Elle confirme ainsi l’arrêt de la Cour d’appel qui avait considéré que l’employeur n’avait pas loyalement exécuté son obligation de reclassement (comme l’exige la jurisprudence habituelle avec notamment l’arrêt de la Cour de cassation du 26 janvier 2022, n°20-20.369.B).
Il ressort de cette affaire que les fonctions occupées par la salariée étaient bien compatibles avec le télétravail, contrairement à ce que prétendait son employeur.
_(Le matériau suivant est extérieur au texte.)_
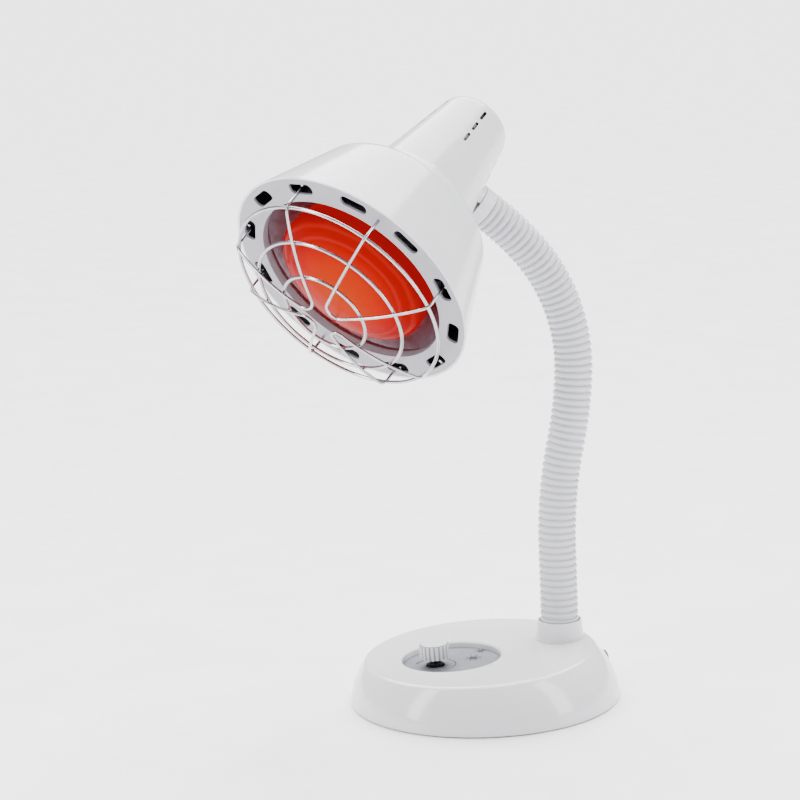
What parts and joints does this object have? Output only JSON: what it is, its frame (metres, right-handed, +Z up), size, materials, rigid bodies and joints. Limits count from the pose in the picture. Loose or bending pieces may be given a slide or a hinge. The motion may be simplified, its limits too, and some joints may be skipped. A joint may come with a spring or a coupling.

Le secret médical n’a pas non plus été retenu par les juges car en l’espèce les fonctions de la salariée ne supposaient pas l’accès aux dossiers médicaux. Ses missions étant, pour l’essentiel, réalisables à domicile en télétravail et à temps partiel, comme le préconisait le médecin du travail, la Cour de cassation a donc condamné l’employeur qui avait refusé la mise en place du télétravail.

Le télétravail peut être mis en place par simple avenant au contrat de travail
La Cour de cassation précise que, « l’aménagement d’un poste en télétravail peut résulter d’un avenant au contrat de travail », sans qu’il soit nécessaire que le télétravail ait déjà été mis en place auparavant comme modalité d’organisation du travail au sein de l’entreprise. L’argument de l’employeur a donc été rejeté. Ce n’est pas parce qu’il n’avait jamais eu recours au télétravail qu’il ne pouvait pas adapter le poste de la salariée inapte au télétravail. (Lire notre article : Qu’est-ce que le télétravail ?)
Une décision à mettre en perspective en fonction de la comptabilité du poste avec le télétravail
Cette décision de la Cour de cassation est intéressante car elle éclaire sur le recours au télétravail dans le cas d’un salarié inapte. Toutefois, elle est à mettre en perspective avec les particularités des fonctions du poste du salarié en question. La décision pourrait en effet être différente si le poste n’était pas compatible avec une organisation à distance du travail et/ou si une obligation de confidentialité renforcée justifiait l’empêchement du recours au télétravail, telle que le secret médical.
Cette affaire est donc particulièrement révélatrice de l’importance d’être conseillé en amont par un avocat, spécialiste en droit du travail, pour toutes les questions relatives au télétravail afin de connaitre vos droits et obligations en tant qu’employeur et/ou salarié et être au fait des derniers contentieux qui dessinent le régime de ce nouveau mode d’organisation du travail à distance.